Cons Related to Uncovering/Using Insights:
- Requires Dedicated Research Effort: Uncovering deep insights takes time, resources, and skilled researchers.
- Analysis and Synthesis Skill: Translating raw data into actionable insights requires expertise.
- Risk of Misinterpretation: Insights can be misinterpreted if not properly synthesized and validated.
- Needs Effective Communication: Insights must be clearly communicated and shared to impact the organization.
- Integration into Workflow: Challenging to ensure insights consistently inform design and development sprints.
- Potential for Insight Rot: Insights can become outdated as user needs or contexts change.
- Prioritization Challenges: Deciding which insights to act on when faced with many findings.
Despite the challenges, the transformative power of customer insights makes the effort to uncover them essential.
Conclusion on Customer Insights
Customer Insights are key understandings of user needs, behaviours, and motivations from UX research. They help product teams move past assumptions and make informed, evidence-based decisions.
To uncover these insights, use a mix of qualitative and quantitative research methods. This includes important techniques like usability testing through platforms such as Userlytics and user interviews. After gathering data, analyse and synthesise your findings carefully.

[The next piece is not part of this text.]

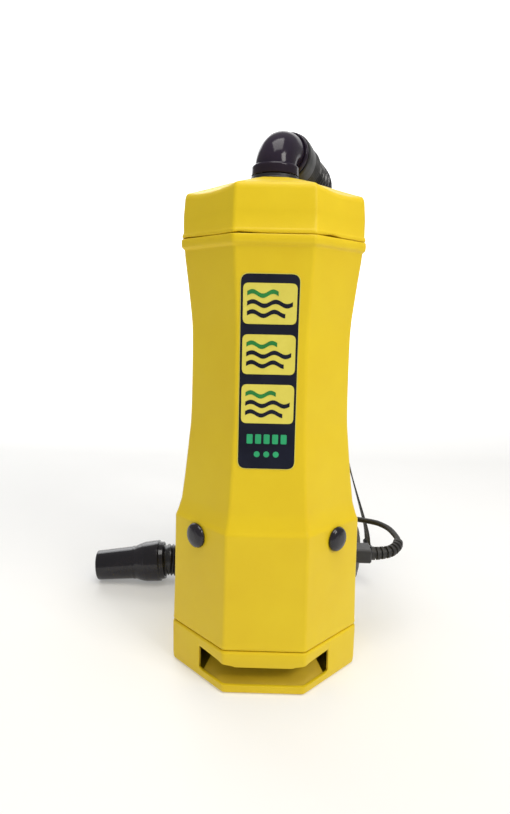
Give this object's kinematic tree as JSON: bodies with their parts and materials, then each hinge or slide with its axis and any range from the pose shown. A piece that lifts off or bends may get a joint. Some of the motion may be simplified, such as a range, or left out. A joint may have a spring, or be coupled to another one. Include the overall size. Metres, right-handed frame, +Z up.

Using customer insights is key to making user-focused products. These products solve real problems, lower development risks, guide strategy, and boost user satisfaction and business success. Customer insights are the main goal of UX research. They offer the clarity needed to create products that truly connect with users. By investing in gathering and using customer insights, you are investing in your product’s future success.